_Task brief_
Each entry that follows must be output without any deviation.
* START Listed entries *
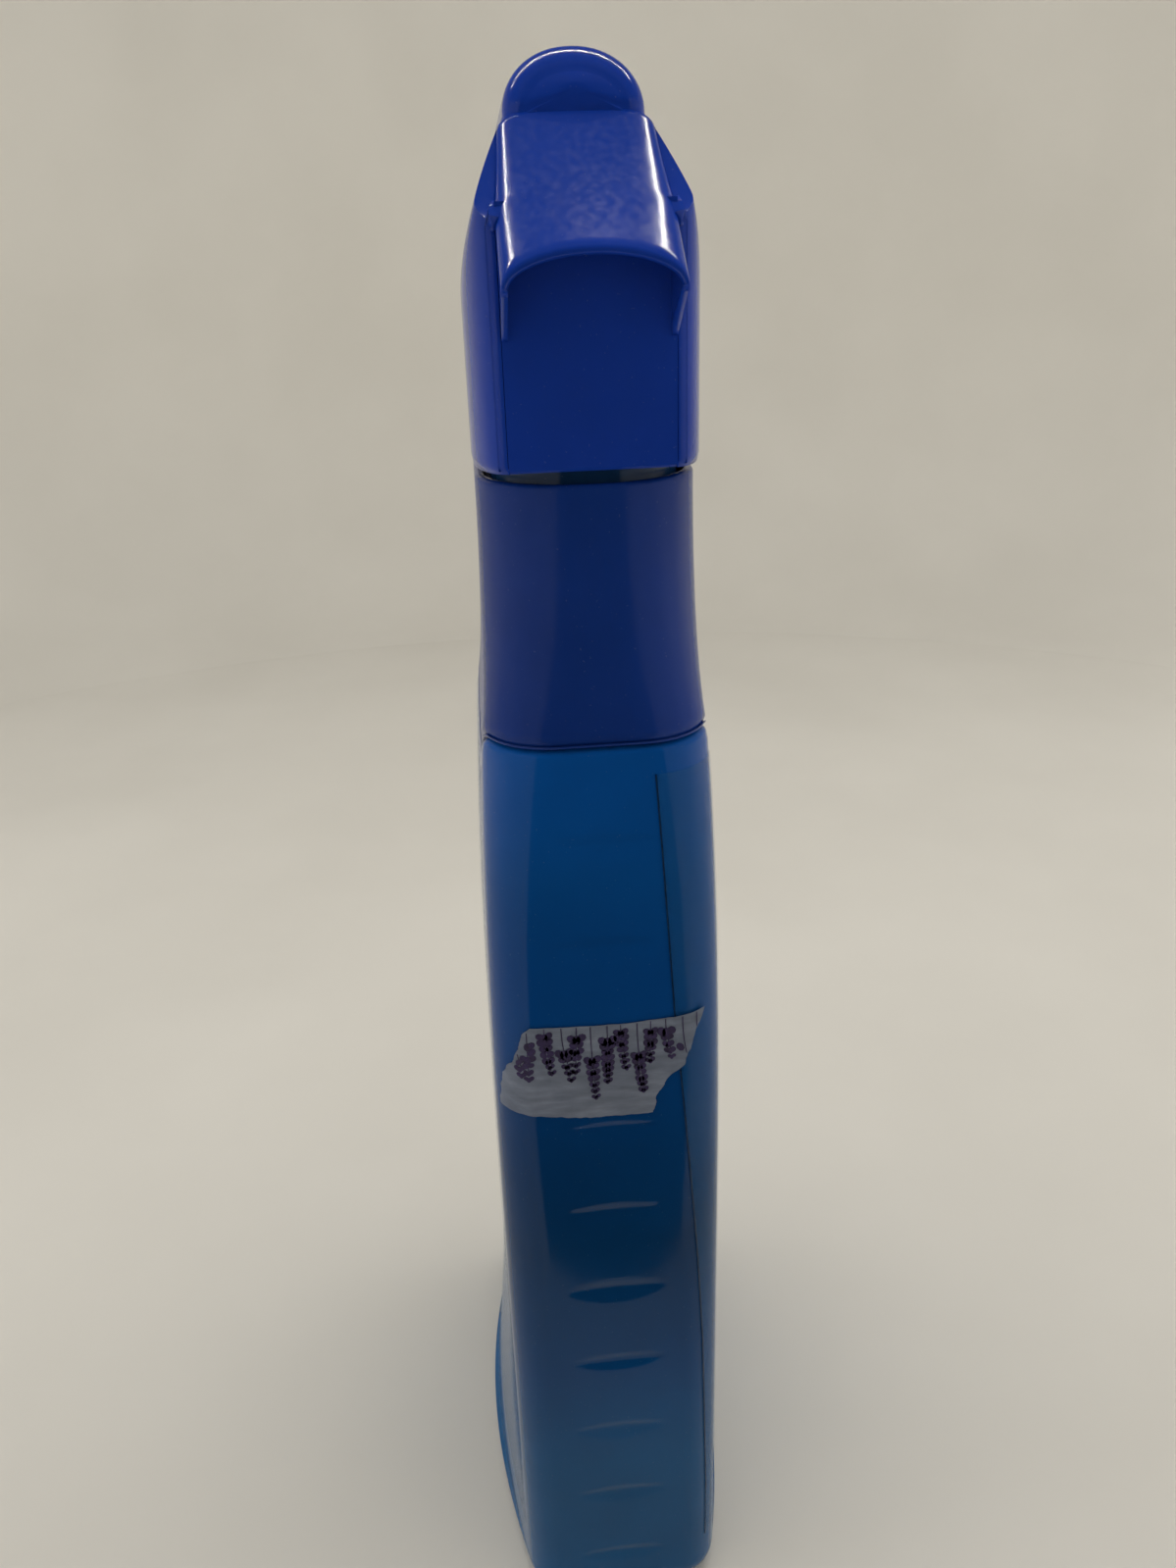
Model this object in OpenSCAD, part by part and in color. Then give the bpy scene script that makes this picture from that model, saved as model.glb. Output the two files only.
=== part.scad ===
/* [Bottle] */
// Length of the bottle from back to front, at its base
bottle_len = 108; // [96:1:130]
// Width across the middle of the flared base
base_w = 56; // [48:1:66]
// Width of the bottle across its two label faces
body_w = 44; // [39:0.5:54]
// Height to which the flare of the base reaches
flare_h = 75; // [50:1:100]
// Width of the bottle's narrow back and front ends
end_w = 43; // [38:0.5:47]
// Corner radius between the ends and the label faces
corner_r = 8; // [5:0.5:12]
// Height of the shoulder, where the bottle meets the collar at the back
bottle_h = 208; // [170:1:250]
// Height up to which the bottle keeps its full section
belly_h = 95; // [60:1:130]
// Wall of the bottle
bottle_wall = 1.2; // [0.8:0.1:2]
// Radius of the heel around the base
heel_r = 6; // [4:0.5:9]
// Rise of the push-up under the base
push_up = 4; // [2:0.5:6]

/* [Neck] */
// Distance from the bottle's back to the axis of its neck
neck_set = 28; // [25:0.5:34]
// Outer radius of the neck
neck_r = 12.4; // [11.5:0.1:13]
// Wall of the neck
neck_wall = 1.6; // [1.2:0.1:2.4]
// Height of the neck's mouth above the shoulder
neck_rise = 33; // [30:0.5:36]
// Radius of the two snap beads around the neck
bead_r = 13.7; // [13.2:0.1:14]

/* [Collar] */
// Height of the collar at the back
collar_h = 42; // [36:1:52]
// Width of the collar at its top
collar_w = 35; // [34:0.5:42]
// Length of the collar at its top
collar_len = 50; // [46:1:60]
// Width of the collar's flared foot
foot_w = 38.5; // [37:0.5:42]
// Length of the collar's flared foot
foot_len = 62; // [56:1:76]
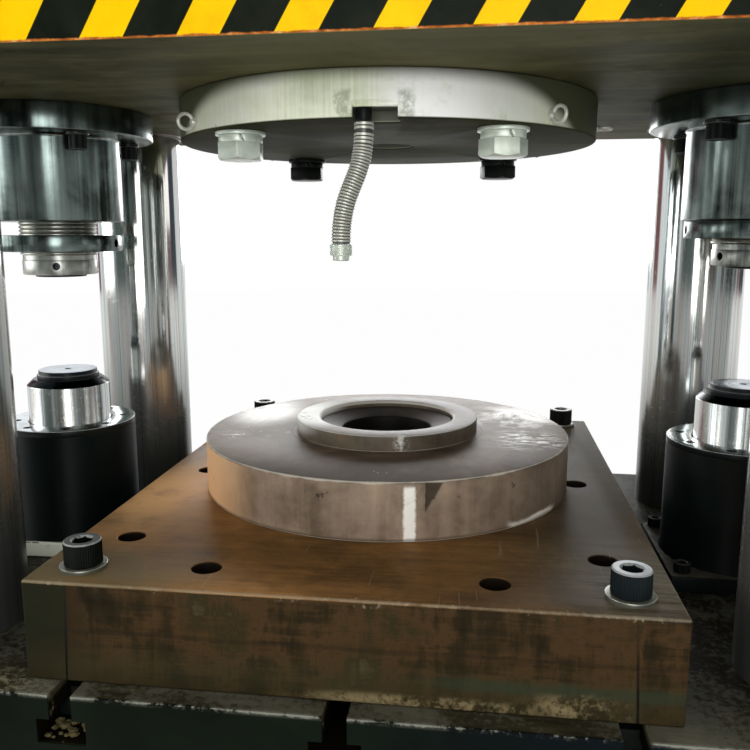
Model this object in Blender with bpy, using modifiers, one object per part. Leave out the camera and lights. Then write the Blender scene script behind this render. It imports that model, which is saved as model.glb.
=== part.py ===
* END Listed entries *
_Task result_
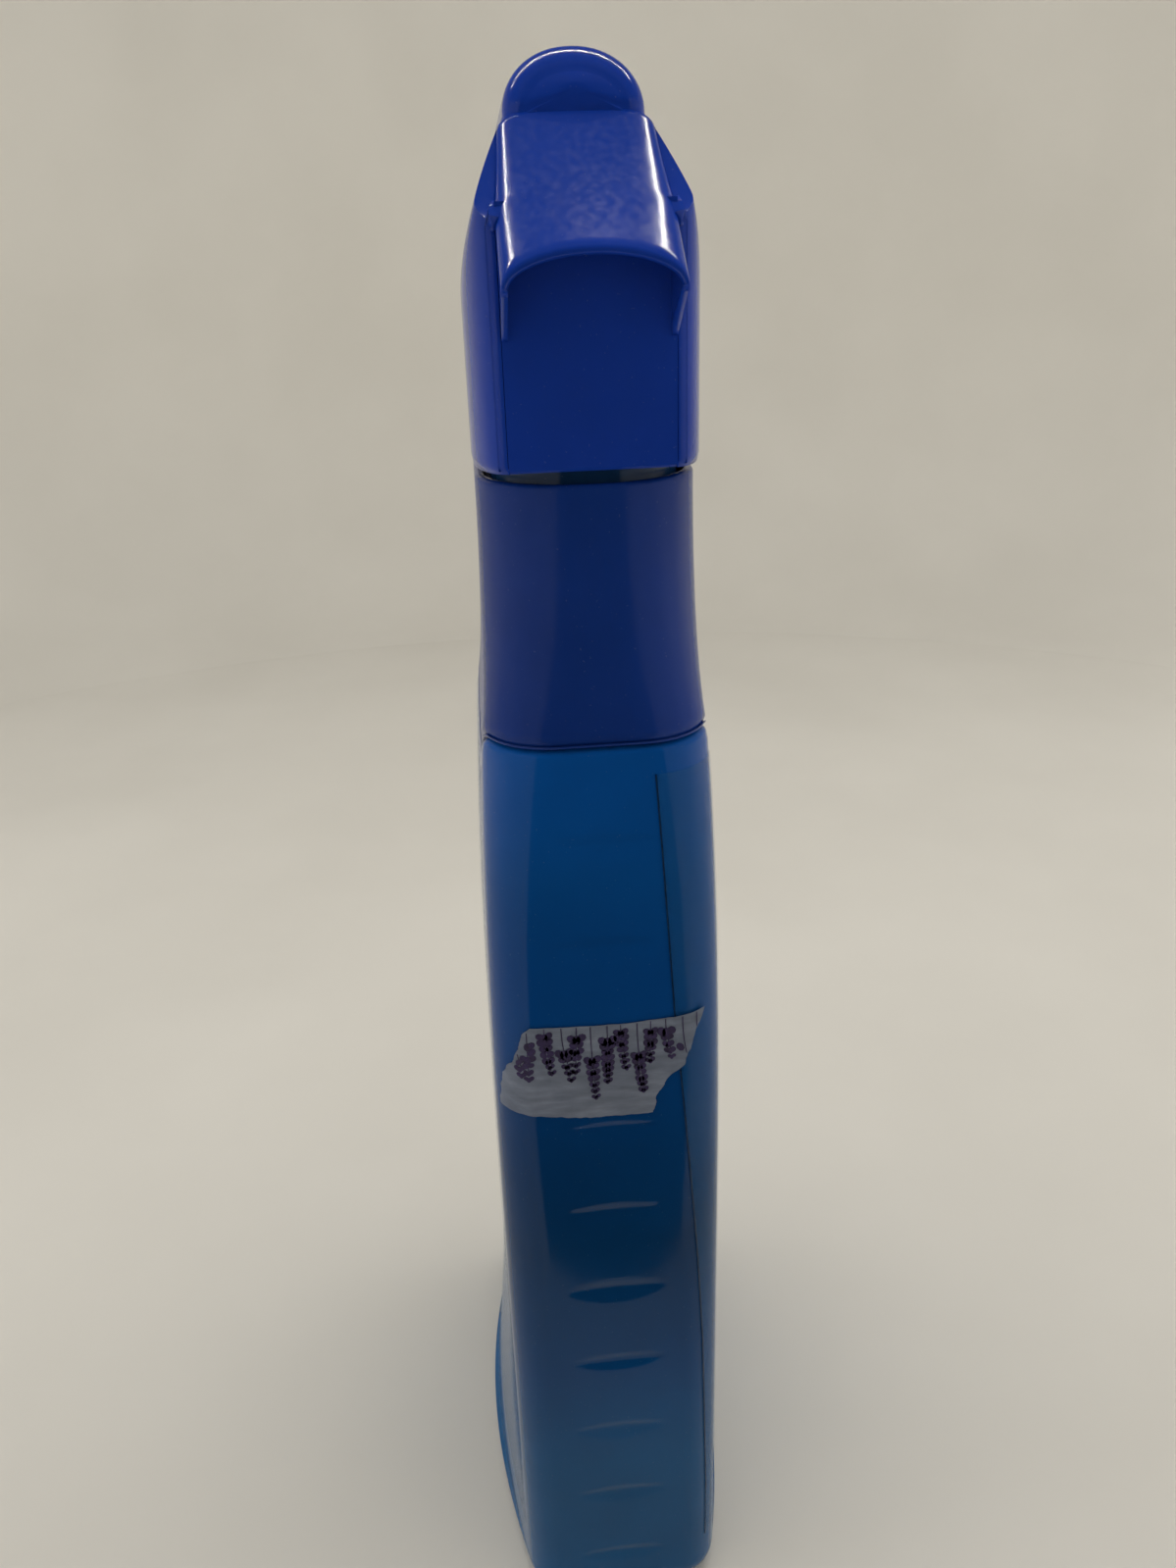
Model this object in OpenSCAD, part by part and in color. Then give the bpy scene script that makes this picture from that model, saved as model.glb. Output the two files only.
=== part.scad ===
/* [Bottle] */
// Length of the bottle from back to front, at its base
bottle_len = 108; // [96:1:130]
// Width across the middle of the flared base
base_w = 56; // [48:1:66]
// Width of the bottle across its two label faces
body_w = 44; // [39:0.5:54]
// Height to which the flare of the base reaches
flare_h = 75; // [50:1:100]
// Width of the bottle's narrow back and front ends
end_w = 43; // [38:0.5:47]
// Corner radius between the ends and the label faces
corner_r = 8; // [5:0.5:12]
// Height of the shoulder, where the bottle meets the collar at the back
bottle_h = 208; // [170:1:250]
// Height up to which the bottle keeps its full section
belly_h = 95; // [60:1:130]
// Wall of the bottle
bottle_wall = 1.2; // [0.8:0.1:2]
// Radius of the heel around the base
heel_r = 6; // [4:0.5:9]
// Rise of the push-up under the base
push_up = 4; // [2:0.5:6]

/* [Neck] */
// Distance from the bottle's back to the axis of its neck
neck_set = 28; // [25:0.5:34]
// Outer radius of the neck
neck_r = 12.4; // [11.5:0.1:13]
// Wall of the neck
neck_wall = 1.6; // [1.2:0.1:2.4]
// Height of the neck's mouth above the shoulder
neck_rise = 33; // [30:0.5:36]
// Radius of the two snap beads around the neck
bead_r = 13.7; // [13.2:0.1:14]

/* [Collar] */
// Height of the collar at the back
collar_h = 42; // [36:1:52]
// Width of the collar at its top
collar_w = 35; // [34:0.5:42]
// Length of the collar at its top
collar_len = 50; // [46:1:60]
// Width of the collar's flared foot
foot_w = 38.5; // [37:0.5:42]
// Length of the collar's flared foot
foot_len = 62; // [56:1:76]
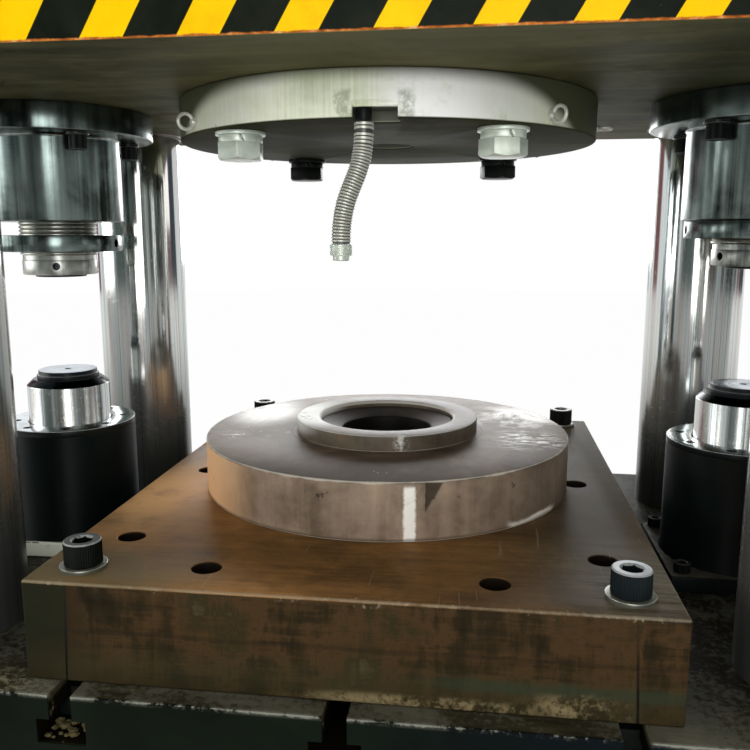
Model this object in Blender with bpy, using modifiers, one object per part. Leave out the camera and lights. Then write the Blender scene script behind this render. It imports that model, which is saved as model.glb.
=== part.py ===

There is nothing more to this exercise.